> STATED TASK
The data must be returned in full and exactly as given.

> DATASET EXCERPT
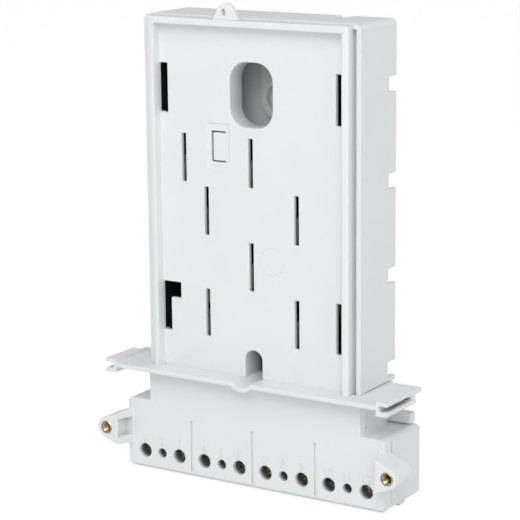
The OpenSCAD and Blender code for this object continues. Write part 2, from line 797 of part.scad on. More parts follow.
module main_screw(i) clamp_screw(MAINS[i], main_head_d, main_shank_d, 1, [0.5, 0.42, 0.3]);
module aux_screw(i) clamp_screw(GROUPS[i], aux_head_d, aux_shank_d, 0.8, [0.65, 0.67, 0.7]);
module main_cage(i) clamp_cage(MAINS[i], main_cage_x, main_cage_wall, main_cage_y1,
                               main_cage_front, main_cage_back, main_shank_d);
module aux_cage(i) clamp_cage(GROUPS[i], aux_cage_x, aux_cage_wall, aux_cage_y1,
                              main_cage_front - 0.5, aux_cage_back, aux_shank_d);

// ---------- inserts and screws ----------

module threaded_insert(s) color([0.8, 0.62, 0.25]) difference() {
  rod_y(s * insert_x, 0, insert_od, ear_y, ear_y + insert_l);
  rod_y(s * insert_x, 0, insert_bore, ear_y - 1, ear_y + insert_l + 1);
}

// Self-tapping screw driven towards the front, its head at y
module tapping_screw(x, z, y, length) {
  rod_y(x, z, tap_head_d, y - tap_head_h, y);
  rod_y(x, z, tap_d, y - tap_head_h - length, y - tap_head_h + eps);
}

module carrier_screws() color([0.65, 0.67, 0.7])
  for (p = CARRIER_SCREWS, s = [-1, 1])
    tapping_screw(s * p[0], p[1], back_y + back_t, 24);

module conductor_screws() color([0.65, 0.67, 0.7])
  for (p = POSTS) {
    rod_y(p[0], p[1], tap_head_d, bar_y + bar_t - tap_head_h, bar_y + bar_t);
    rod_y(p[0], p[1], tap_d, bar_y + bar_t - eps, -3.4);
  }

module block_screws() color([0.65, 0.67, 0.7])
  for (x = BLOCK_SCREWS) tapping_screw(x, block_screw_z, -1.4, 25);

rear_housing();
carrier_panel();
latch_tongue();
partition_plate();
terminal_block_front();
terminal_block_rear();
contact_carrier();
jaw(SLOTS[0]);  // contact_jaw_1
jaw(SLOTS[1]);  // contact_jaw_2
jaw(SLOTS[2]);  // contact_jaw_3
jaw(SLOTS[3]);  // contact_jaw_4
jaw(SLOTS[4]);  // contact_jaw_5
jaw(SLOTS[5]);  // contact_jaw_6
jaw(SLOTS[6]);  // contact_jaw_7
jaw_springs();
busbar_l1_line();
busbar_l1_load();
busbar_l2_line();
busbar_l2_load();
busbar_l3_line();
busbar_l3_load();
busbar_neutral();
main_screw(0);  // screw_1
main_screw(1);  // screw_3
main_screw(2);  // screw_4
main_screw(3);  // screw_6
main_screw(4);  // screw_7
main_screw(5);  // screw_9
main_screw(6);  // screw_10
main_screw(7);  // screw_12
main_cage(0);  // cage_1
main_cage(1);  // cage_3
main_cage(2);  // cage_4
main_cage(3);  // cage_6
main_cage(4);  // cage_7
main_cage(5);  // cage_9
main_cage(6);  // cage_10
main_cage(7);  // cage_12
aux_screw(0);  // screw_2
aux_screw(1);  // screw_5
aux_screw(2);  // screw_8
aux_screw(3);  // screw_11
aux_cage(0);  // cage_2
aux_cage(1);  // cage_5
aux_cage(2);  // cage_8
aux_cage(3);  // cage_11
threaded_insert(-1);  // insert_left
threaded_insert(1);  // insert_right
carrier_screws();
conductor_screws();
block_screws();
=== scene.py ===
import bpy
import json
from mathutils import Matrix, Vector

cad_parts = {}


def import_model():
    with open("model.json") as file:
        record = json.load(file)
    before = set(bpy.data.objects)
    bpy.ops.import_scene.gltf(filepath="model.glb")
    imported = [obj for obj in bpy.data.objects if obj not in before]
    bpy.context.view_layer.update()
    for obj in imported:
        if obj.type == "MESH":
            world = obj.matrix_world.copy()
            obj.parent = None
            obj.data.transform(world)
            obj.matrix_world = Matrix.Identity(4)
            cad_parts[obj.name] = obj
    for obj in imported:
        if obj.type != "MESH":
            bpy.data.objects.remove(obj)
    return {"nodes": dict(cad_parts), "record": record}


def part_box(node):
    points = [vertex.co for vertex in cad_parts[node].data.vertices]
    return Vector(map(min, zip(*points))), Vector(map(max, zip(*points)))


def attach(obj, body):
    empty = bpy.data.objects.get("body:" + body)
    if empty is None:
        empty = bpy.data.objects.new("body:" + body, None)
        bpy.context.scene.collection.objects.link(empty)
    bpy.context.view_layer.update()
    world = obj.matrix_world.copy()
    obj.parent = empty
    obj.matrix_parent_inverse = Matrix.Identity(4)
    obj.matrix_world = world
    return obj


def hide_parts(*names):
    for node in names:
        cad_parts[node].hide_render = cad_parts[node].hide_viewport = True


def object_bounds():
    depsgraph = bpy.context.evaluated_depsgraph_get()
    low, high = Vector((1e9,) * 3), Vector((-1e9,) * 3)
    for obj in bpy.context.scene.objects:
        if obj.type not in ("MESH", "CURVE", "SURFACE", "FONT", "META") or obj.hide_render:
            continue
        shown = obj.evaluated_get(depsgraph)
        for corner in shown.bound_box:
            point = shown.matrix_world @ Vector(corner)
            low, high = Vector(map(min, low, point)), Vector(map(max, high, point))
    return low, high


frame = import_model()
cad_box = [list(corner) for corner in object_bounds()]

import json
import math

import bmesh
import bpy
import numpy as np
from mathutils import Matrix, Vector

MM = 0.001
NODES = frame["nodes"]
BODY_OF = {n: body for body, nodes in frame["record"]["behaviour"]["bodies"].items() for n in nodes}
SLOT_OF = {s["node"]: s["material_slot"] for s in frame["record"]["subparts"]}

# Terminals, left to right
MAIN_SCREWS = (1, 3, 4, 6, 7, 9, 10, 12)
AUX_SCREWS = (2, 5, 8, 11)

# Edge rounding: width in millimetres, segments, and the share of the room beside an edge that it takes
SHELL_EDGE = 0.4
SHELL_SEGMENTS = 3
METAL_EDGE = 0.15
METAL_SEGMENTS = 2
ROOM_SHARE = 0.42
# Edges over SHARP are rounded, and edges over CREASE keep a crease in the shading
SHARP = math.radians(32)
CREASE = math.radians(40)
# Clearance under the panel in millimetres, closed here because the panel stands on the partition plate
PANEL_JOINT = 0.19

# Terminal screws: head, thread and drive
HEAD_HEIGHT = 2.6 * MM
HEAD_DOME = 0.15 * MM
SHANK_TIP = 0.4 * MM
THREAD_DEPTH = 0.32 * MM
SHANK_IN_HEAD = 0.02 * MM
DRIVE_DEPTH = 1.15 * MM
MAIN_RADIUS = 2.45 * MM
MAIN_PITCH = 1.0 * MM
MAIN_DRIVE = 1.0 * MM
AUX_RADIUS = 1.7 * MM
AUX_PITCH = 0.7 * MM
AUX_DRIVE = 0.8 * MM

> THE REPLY
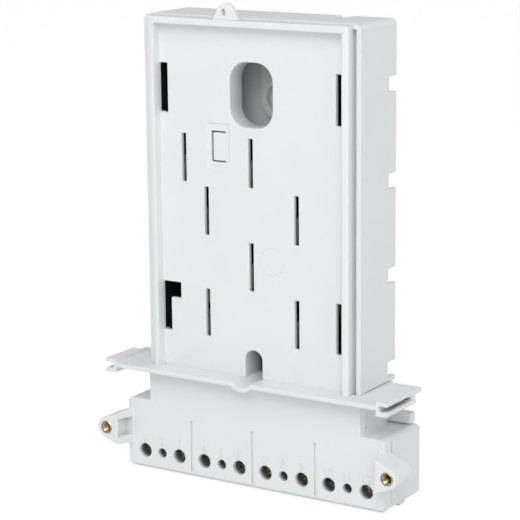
The OpenSCAD and Blender code for this object continues. Write part 2, from line 797 of part.scad on. More parts follow.
module main_screw(i) clamp_screw(MAINS[i], main_head_d, main_shank_d, 1, [0.5, 0.42, 0.3]);
module aux_screw(i) clamp_screw(GROUPS[i], aux_head_d, aux_shank_d, 0.8, [0.65, 0.67, 0.7]);
module main_cage(i) clamp_cage(MAINS[i], main_cage_x, main_cage_wall, main_cage_y1,
                               main_cage_front, main_cage_back, main_shank_d);
module aux_cage(i) clamp_cage(GROUPS[i], aux_cage_x, aux_cage_wall, aux_cage_y1,
                              main_cage_front - 0.5, aux_cage_back, aux_shank_d);

// ---------- inserts and screws ----------

module threaded_insert(s) color([0.8, 0.62, 0.25]) difference() {
  rod_y(s * insert_x, 0, insert_od, ear_y, ear_y + insert_l);
  rod_y(s * insert_x, 0, insert_bore, ear_y - 1, ear_y + insert_l + 1);
}

// Self-tapping screw driven towards the front, its head at y
module tapping_screw(x, z, y, length) {
  rod_y(x, z, tap_head_d, y - tap_head_h, y);
  rod_y(x, z, tap_d, y - tap_head_h - length, y - tap_head_h + eps);
}

module carrier_screws() color([0.65, 0.67, 0.7])
  for (p = CARRIER_SCREWS, s = [-1, 1])
    tapping_screw(s * p[0], p[1], back_y + back_t, 24);

module conductor_screws() color([0.65, 0.67, 0.7])
  for (p = POSTS) {
    rod_y(p[0], p[1], tap_head_d, bar_y + bar_t - tap_head_h, bar_y + bar_t);
    rod_y(p[0], p[1], tap_d, bar_y + bar_t - eps, -3.4);
  }

module block_screws() color([0.65, 0.67, 0.7])
  for (x = BLOCK_SCREWS) tapping_screw(x, block_screw_z, -1.4, 25);

rear_housing();
carrier_panel();
latch_tongue();
partition_plate();
terminal_block_front();
terminal_block_rear();
contact_carrier();
jaw(SLOTS[0]);  // contact_jaw_1
jaw(SLOTS[1]);  // contact_jaw_2
jaw(SLOTS[2]);  // contact_jaw_3
jaw(SLOTS[3]);  // contact_jaw_4
jaw(SLOTS[4]);  // contact_jaw_5
jaw(SLOTS[5]);  // contact_jaw_6
jaw(SLOTS[6]);  // contact_jaw_7
jaw_springs();
busbar_l1_line();
busbar_l1_load();
busbar_l2_line();
busbar_l2_load();
busbar_l3_line();
busbar_l3_load();
busbar_neutral();
main_screw(0);  // screw_1
main_screw(1);  // screw_3
main_screw(2);  // screw_4
main_screw(3);  // screw_6
main_screw(4);  // screw_7
main_screw(5);  // screw_9
main_screw(6);  // screw_10
main_screw(7);  // screw_12
main_cage(0);  // cage_1
main_cage(1);  // cage_3
main_cage(2);  // cage_4
main_cage(3);  // cage_6
main_cage(4);  // cage_7
main_cage(5);  // cage_9
main_cage(6);  // cage_10
main_cage(7);  // cage_12
aux_screw(0);  // screw_2
aux_screw(1);  // screw_5
aux_screw(2);  // screw_8
aux_screw(3);  // screw_11
aux_cage(0);  // cage_2
aux_cage(1);  // cage_5
aux_cage(2);  // cage_8
aux_cage(3);  // cage_11
threaded_insert(-1);  // insert_left
threaded_insert(1);  // insert_right
carrier_screws();
conductor_screws();
block_screws();
=== scene.py ===
import bpy
import json
from mathutils import Matrix, Vector

cad_parts = {}


def import_model():
    with open("model.json") as file:
        record = json.load(file)
    before = set(bpy.data.objects)
    bpy.ops.import_scene.gltf(filepath="model.glb")
    imported = [obj for obj in bpy.data.objects if obj not in before]
    bpy.context.view_layer.update()
    for obj in imported:
        if obj.type == "MESH":
            world = obj.matrix_world.copy()
            obj.parent = None
            obj.data.transform(world)
            obj.matrix_world = Matrix.Identity(4)
            cad_parts[obj.name] = obj
    for obj in imported:
        if obj.type != "MESH":
            bpy.data.objects.remove(obj)
    return {"nodes": dict(cad_parts), "record": record}


def part_box(node):
    points = [vertex.co for vertex in cad_parts[node].data.vertices]
    return Vector(map(min, zip(*points))), Vector(map(max, zip(*points)))


def attach(obj, body):
    empty = bpy.data.objects.get("body:" + body)
    if empty is None:
        empty = bpy.data.objects.new("body:" + body, None)
        bpy.context.scene.collection.objects.link(empty)
    bpy.context.view_layer.update()
    world = obj.matrix_world.copy()
    obj.parent = empty
    obj.matrix_parent_inverse = Matrix.Identity(4)
    obj.matrix_world = world
    return obj


def hide_parts(*names):
    for node in names:
        cad_parts[node].hide_render = cad_parts[node].hide_viewport = True


def object_bounds():
    depsgraph = bpy.context.evaluated_depsgraph_get()
    low, high = Vector((1e9,) * 3), Vector((-1e9,) * 3)
    for obj in bpy.context.scene.objects:
        if obj.type not in ("MESH", "CURVE", "SURFACE", "FONT", "META") or obj.hide_render:
            continue
        shown = obj.evaluated_get(depsgraph)
        for corner in shown.bound_box:
            point = shown.matrix_world @ Vector(corner)
            low, high = Vector(map(min, low, point)), Vector(map(max, high, point))
    return low, high


frame = import_model()
cad_box = [list(corner) for corner in object_bounds()]

import json
import math

import bmesh
import bpy
import numpy as np
from mathutils import Matrix, Vector

MM = 0.001
NODES = frame["nodes"]
BODY_OF = {n: body for body, nodes in frame["record"]["behaviour"]["bodies"].items() for n in nodes}
SLOT_OF = {s["node"]: s["material_slot"] for s in frame["record"]["subparts"]}

# Terminals, left to right
MAIN_SCREWS = (1, 3, 4, 6, 7, 9, 10, 12)
AUX_SCREWS = (2, 5, 8, 11)

# Edge rounding: width in millimetres, segments, and the share of the room beside an edge that it takes
SHELL_EDGE = 0.4
SHELL_SEGMENTS = 3
METAL_EDGE = 0.15
METAL_SEGMENTS = 2
ROOM_SHARE = 0.42
# Edges over SHARP are rounded, and edges over CREASE keep a crease in the shading
SHARP = math.radians(32)
CREASE = math.radians(40)
# Clearance under the panel in millimetres, closed here because the panel stands on the partition plate
PANEL_JOINT = 0.19

# Terminal screws: head, thread and drive
HEAD_HEIGHT = 2.6 * MM
HEAD_DOME = 0.15 * MM
SHANK_TIP = 0.4 * MM
THREAD_DEPTH = 0.32 * MM
SHANK_IN_HEAD = 0.02 * MM
DRIVE_DEPTH = 1.15 * MM
MAIN_RADIUS = 2.45 * MM
MAIN_PITCH = 1.0 * MM
MAIN_DRIVE = 1.0 * MM
AUX_RADIUS = 1.7 * MM
AUX_PITCH = 0.7 * MM
AUX_DRIVE = 0.8 * MM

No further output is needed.